White House

Congress has passed the largest tax overhaul in 30 years, according to an article on the CNN website. The House of Representatives passed the bill on the afternoon of Dec. 19 and the Senate voted along party lines to pass the final version of the tax bill early the next morning. Because the Senate ruled that two provisions in the bill did not comply with budget rules, it went back to the House for a second time later that day.

The bill will be enrolled and will head to the president's desk to be signed into law. This process usually takes a couple days, so it's not certain exactly when the president will sign the bill.

The new plan overhauls the tax code and cuts corporate tax rates. Democrats and critics predict that the plan will primarily benefit the wealthy and corporations. It includes a permanent cut to the corporate tax rate, dropping it from 35 percent to 21 percent. Pass-through businesses also would receive significant cuts.

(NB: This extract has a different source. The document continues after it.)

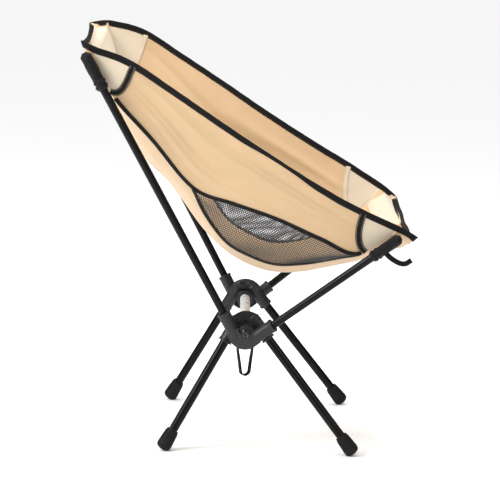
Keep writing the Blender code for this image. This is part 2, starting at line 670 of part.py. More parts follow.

Starting next year, individuals can generally deduct 20 percent of their qualified business income from a partnership, S corporation and sole proprietorship. A phase-out for the deduction begins at $157,500 of individual income and $315,000 of income for couples filing jointly.

Currently, small business owners generally pay income taxes based on the normal rate for individual taxes. Often, they are involved in or run partnerships, sole proprietorships, limited liability companies and S corporations.

Ninety percent of American businesses are organized as pass-through companies, such as LLCs, S-Corps, partnerships. These companies “pass through” the business income to the owner's individual tax rate.

The plan would also cut individual tax rates for all levels. The largest cuts would go to the wealthy, but, in 2018, nearly all Americans will see their income tax decrease, according to a nonpartisan analysis of the final plan.

Families earning less than $25,000 would receive an average tax cut of $60, while those earning more $733,000 would see an average cut of $51,000, according to the nonpartisan Tax Policy Center.

The bill will increase the debt by $448 billion over the next 10 years when scored on a dynamic basis (accounting for growth provisions in the bill), according to the Tax Foundation. The Tax Foundation is considered more aggressive with its assumptions for economic growth than other entities.